By Arthur Lightbourn
When she was 6, growing up in her family’s modest home in Toronto, Canada, Rebecca Tinsley (nee Bryan) had a new word added to her vocabulary.
She had noticed that one of her mother’s tea party guests had numbers tattooed on her arm.
After the guests had left, Rebecca asked her mother why Mrs. Zlotnik, the Polish lady, had that tattoo.
Her mother, a former war correspondent, sat Rebecca down and with some books on World War II, told her about the Holocaust and introduced her to the word “genocide.”
“And I could never get past it. Just couldn’t,” Tinsley said. “Some people are motivated by wanting to feed the world or cure the world, for me, it’s the man-made things that we do to ourselves. We dehumanize our neighbor so that we can kill them. Propaganda, fear, hatred.”
Human right activist, novelist and former BBC political reporter Rebecca Tinsley is a leader in the ongoing campaign against genocide in the Darfur region of western Sudan, Africa.
She is founder Waging Peace, a London-based human rights group exposing the genocide in Darfur, and Network4Africa, a humanitarian aid nonprofit based in Del Mar that provides training and support for survivors to rebuild their lives in the aftermath of war and genocide in Africa.
Her latest novel, “When the Stars Fall to Earth,” based on true accounts of survivors she interviewed, tells the story of five young Darfuri survivors of the genocide.
Tinsley estimates that “at least” some 300,000 have lost their lives and 2 million people have been driven from their homes in the genocide that began in 2003.
We interviewed Tinsley last week following her talk to students at UCSD’s Communication/Media center.

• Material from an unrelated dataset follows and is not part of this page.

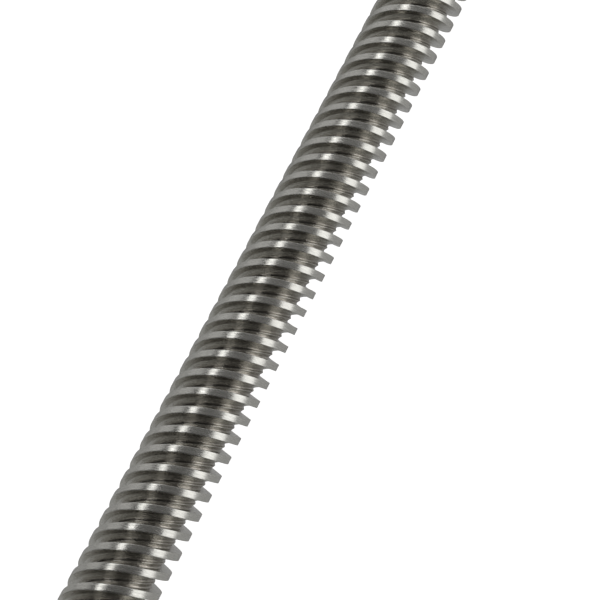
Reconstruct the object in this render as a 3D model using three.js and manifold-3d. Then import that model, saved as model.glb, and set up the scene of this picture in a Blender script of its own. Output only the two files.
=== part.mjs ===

Since 2004, when Tinsley and her activist friend, Lord David Alton, managed to “pop into” Darfur clandestinely to interview survivors of genocide at an IDP (Internally Displaced Persons) camp operated by a western health agency, Tinsley has become an unrelenting chronicler of the genocide being perpetrated against the increasingly poor black African Muslim population of Darfur by the country’s self-identified Arab Muslims and their Janjaweed militia, directed by that country’s Islamist military junta government under president Omar al-Bashir in the oil-rich capital of Khartoum.
Tinsley, a freelance journalist and former BBC political reporter at the time, interviewed the women survivors and Lord Alton interviewed male survivors. Up to that time, no journalists had made it to the camp.
“Had we applied to visit Darfur, we would certainly have been forbidden entry,” Tinsley said. “Every good dictator knows you should do your killing away from the prying eyes of journalists or outside witnesses.”
The interviews were later submitted to the International Criminal Court in The Hague as evidence in support of charges of genocide that, with other evidence, resulted in Sudan President Bashir being indicted in July 2010 for orchestrating the Darfur genocide. He remains free until he is apprehended in a country that accepts the ICC’s jurisdiction.
In the Afterword of her recently published novel, written to tell the Darfur tragedy in more accessible human terms, based on her interviews, Tinsley recounts: “The women told me how the Sudanese air force had bombed their villages. The aerial raids were followed by attacks by uniformed Sudanese soldiers in official jeeps often supported by the Janjaweed militia on horseback or camel.